Debajo de una encina, como Gedeón (Jue 6, 19) y como Josué (Jos 24, 25), para percibir la presencia del Señor, para recordar y renovar la Alianza con Él. Les hablo de mi amigo Javier que, en un hermoso lugar cercano a la ciudad de Plasencia, en familia y con un teléfono móvil en la mano, se acomoda para participar en la Eucaristía dominical. Todos tenemos añoranza del Templo, de la comunidad, y por supuesto, de los sacramentos. Las circunstancias nos lo impiden y nosotros, con responsabilidad, nos quedamos en casa. Pero todos nos disponemos a celebrar el tercer domingo de Pascua y a recorrer el camino de Emaús. En esta ocasión, también hay ofrenda, vamos a celebrar la Alianza nueva y Eterna: Jesucristo resucitado nos explica las escrituras y parte para nosotros el pan.
Por mi parte, nunca me hubiera imaginado tener que celebrar la Eucaristía solo, en la magnífica capilla del San Pablo, mirando y dirigiéndome únicamente a un ordenador. Es muy duro, aunque no tanto como muchas situaciones vividas estos días. Escribo para agradecer de corazón todo lo que se percibe “al otro lado”. Habrá tiempo para realizar análisis más rigurosos, aunque les aseguro que, providencialmente, se descubre cada día, cercanía, vida, mucho dolor, y un deseo enorme de Dios, una necesidad inmensa de experimentar su amor y su consuelo. Testifico que no hay reproches, no hay dudas, y ni siquiera desánimo, al contrario, se percibe el milagro de acoger la Palabra como lo que es, “descanso del alma” (Sal 19, 8).
Ya confinados muchos días, hemos hecho juntos el recorrido de la Cuaresma, la Semana Santa y, cuando escribo esto, nos encaminamos hacia el cuarto domingo de Pascua, el 3 de mayo, domingo del Buen Pastor, en el que vamos a agradecer la maternidad de María, y la de nuestras queridas madres.

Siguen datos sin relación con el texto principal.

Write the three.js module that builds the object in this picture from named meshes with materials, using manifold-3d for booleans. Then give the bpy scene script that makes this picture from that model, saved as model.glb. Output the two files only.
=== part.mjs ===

En todo este tiempo, una constante: la acción salvadora de Dios en favor de su pueblo, su presencia como luz, su mano amiga y fiel que nos acompaña. Debajo de una encina, en un hospital, en casa delante de un ordenador o de un altarcito frente al televisor, o con un sencillo teléfono, ahí nos encontramos. Pedimos cada día por el eterno descanso de familiares, amigos y compañeros que han fallecido; recordamos a los enfermos, a sus seres queridos, a los que les cuidan, un personal sanitario que está destacando por su eficacia, entrega y generosidad; en nuestro corazón, con mucho agradecimiento, nuestros mayores, a los que tanto debemos; pedimos por los que se han quedado sin trabajo o están con serios problemas económicos; por los numerosos voluntarios; por los que velan por atender y custodiar a la sociedad, desde muy diversos ámbitos; damos gracias por los que se han curado; por los que han nacido; agradecemos la inmensa labor de los sacerdotes, de toda la Iglesia. ¡Todos nos sentimos escuchados! Esta es la constante. Antes y después de cada celebración se reciben numerosos mensajes, siempre de petición y con la gratitud por la Eucaristía y por la Palabra, por el consuelo y el cariño de Dios, porque la oración y especialmente la Eucaristía, nos dicen, “ayudan a mantenernos firmes en la fe”, o porque creer “me ayuda mucho, me siento privilegiado”, y vivir la fe en estos momentos y de esta manera “hace que la situación se lleve con verdadera esperanza”.
Debajo de una encina, en tiempos de mucha dificultad para el pueblo de Israel, Gedeón recibió el saludo del Señor, “el Señor está contigo” (Jue 6, 12), le declara la misión de salvar a Israel de manos de Madián, y le anima a pesar de la debilidad: “yo estaré contigo” (Jue 6, 16). ¡Ánimo! ¡El Señor está con nosotros!